[Start of Raw data]
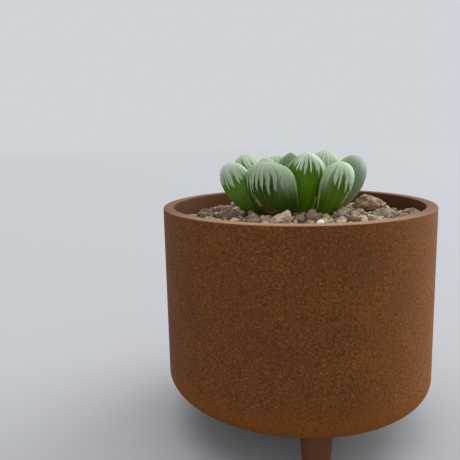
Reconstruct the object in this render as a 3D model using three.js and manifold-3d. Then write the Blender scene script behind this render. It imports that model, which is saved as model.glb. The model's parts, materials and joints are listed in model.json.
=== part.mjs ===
// A potted haworthia: a rosette of plump window leaves on a short stem, set in gritty soil with
// loose stones, in a cylindrical rust-coloured stoneware pot that stands on three stub feet.
// Millimetres, +Z up. The origin is on the surface that the feet stand on, under the pot's axis.
// The front is -Y. An azimuth is in degrees from the front, positive towards +X.

import * as THREE from "three";
import { mergeVertices } from "three/addons/utils/BufferGeometryUtils.js";
import Module from "manifold-3d";

const wasm = await Module();
wasm.setup();

// ---- Driving dimensions ----

const CLEARANCE = 0.3; // left between any two separate pieces

const POT_RADIUS = 50;
const POT_WALL = 3.85;
const POT_FLOOR = 5;
const POT_BODY_HEIGHT = 67.4; // from the underside of the base to the top of the rim
const POT_CORNER = 5; // outer radius where the wall meets the base
const POT_INNER_CORNER = 3;
const RIM_ROUND = 0.5; // radius of both edges of the rim
const POT_SEGMENTS = 48;
const DRAIN_RADIUS = 4.5;

const FOOT_COUNT = 3;
const FOOT_HEIGHT = 16;
const FOOT_TOP_RADIUS = 5.5;
const FOOT_TIP_RADIUS = 4.4;
const FOOT_BEVEL = 0.7; // round the face that it stands on
const FOOT_FILLET = 1.4; // where it spreads into the base
const FOOT_SUNK = 2; // how far its top reaches into the base
const FOOT_CIRCLE = 38.8; // radius of the circle that the feet stand on
const FRONT_FOOT_AZIMUTH = 7.6;
const FOOT_SEGMENTS = 16;

const SOIL_BELOW_RIM_AT_WALL = 7.2;
const SOIL_MOUND = 3.5; // how much higher the soil lies at the plant
const MOUND_RADIUS = 14; // the mound's level top
const SOIL_SEGMENTS = 44;
const SOIL_RINGS = 11;
const SOIL_ROUGHNESS = 0.9; // most that a point of the bed's top is moved each way
const SMOOTH_AT_WALL = 2; // the width of the bed that isn't roughened
const BEAD_RADIUS = 1.3;
const BEAD_AT = [6.9, -28.5, -3.2]; // from the pot's axis and above the rim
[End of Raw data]
▶ Problem description
Show every line of the listing in which the string "three" can be found.

▶ Result of the exercise
Reconstruct the object in this render as a 3D model using three.js and manifold-3d. Then write the Blender scene script behind this render. It imports that model, which is saved as model.glb. The model's parts, materials and joints are listed in model.json.
// loose stones, in a cylindrical rust-coloured stoneware pot that stands on three stub feet.
import * as THREE from "three";
import { mergeVertices } from "three/addons/utils/BufferGeometryUtils.js";